Gold has officially crossed the ₹1 lakh per 10 grams mark in India, sending shockwaves through middle-class households and delighting long-term investors. With the yellow metal now becoming harder to afford, especially for families traditionally reliant on gold as a savings tool, experts say the price rally is unlikely to slow down soon. Driven by global economic shifts, inflation fears, and central bank purchases, gold continues to shine as a safe-haven asset.

The soaring prices have drawn fresh attention to India’s deep-rooted gold-buying culture, with Kotak Mahindra Bank founder Uday Kotak even calling Indian housewives the “smartest fund managers in the world” for their instinctive faith in gold.

Multiple global factors behind price surge
One of the primary reasons behind the gold price spike is the weakening of the US dollar, which boosts the appeal of gold globally. Escalating trade tensions between the US and China have only heightened market uncertainties, prompting investors to seek safety in gold.

Central banks, particularly in Asia, have also ramped up gold purchases to reduce reliance on the dollar and protect against economic instability. According to the World Gold Council, over 1,000 tonnes of gold were bought by global central banks in 2024 alone — one of the highest levels in recorded history.
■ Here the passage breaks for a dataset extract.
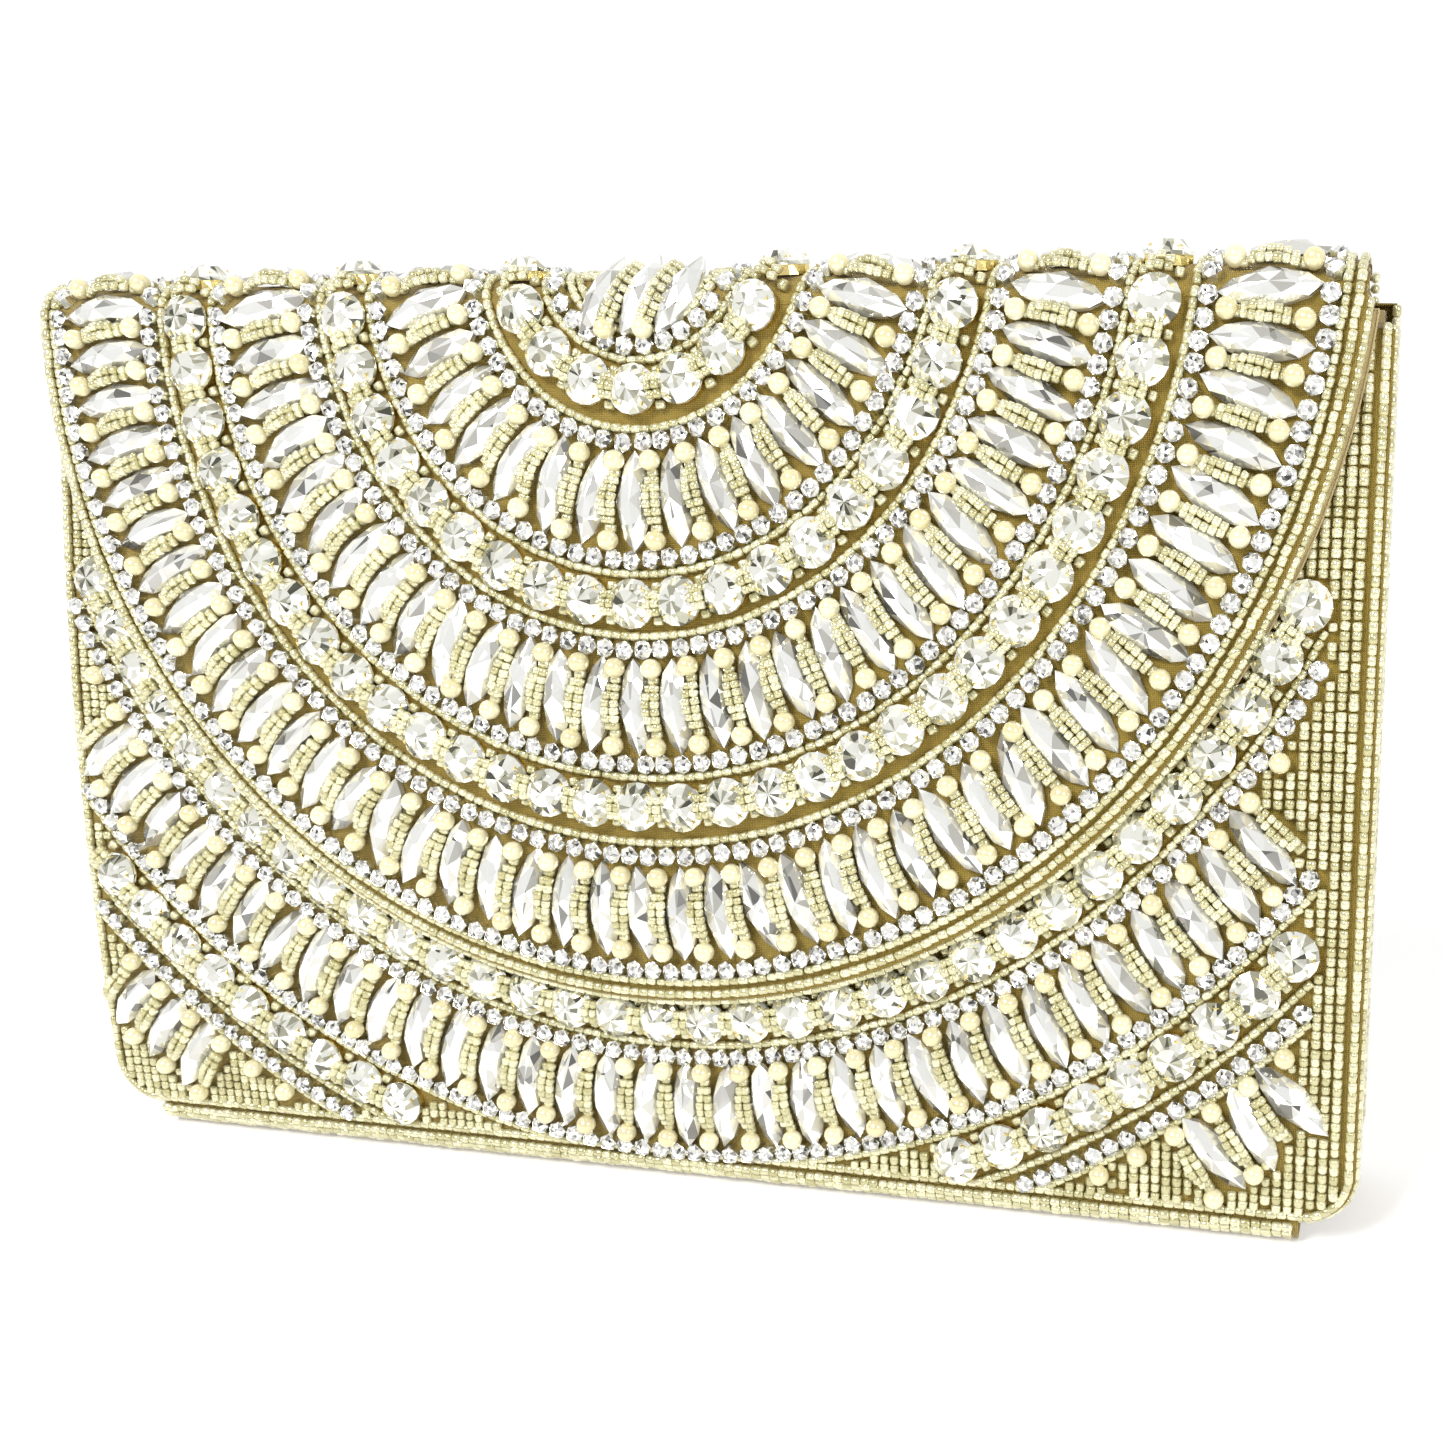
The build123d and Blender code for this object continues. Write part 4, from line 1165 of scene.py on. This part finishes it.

Economic concerns pushing demand further
Another key factor driving demand is rising concern over stagflation — a mix of slow economic growth and persistent inflation. US Federal Reserve Chair Jerome Powell recently flagged this risk, which makes gold an even more attractive hedge.

Recession fears in the US have also led investors to sell off Treasury bonds, redirecting funds into gold. As interest rates fall and uncertainty grows, experts say gold’s value is likely to remain strong.

Market analysts, including HDFC Securities’ Anuj Gupta, suggest that gold will maintain its bullish trend. Anuj Gupta emphasized that the underlying triggers for this rally are still active, making any price dip a chance to buy. Global investment banks like Goldman Sachs have revised their forecasts, projecting gold could rise as high as $4,500 per ounce in extreme scenarios.

Motilal Oswal’s Navneet Damani and LKP Securities’ Jateen Trivedi echo this sentiment, advising investors to adopt a ‘buy on dips’ approach. With geopolitical instability and inflation continuing to loom large, gold is expected to hold its position as a stable and preferred investment.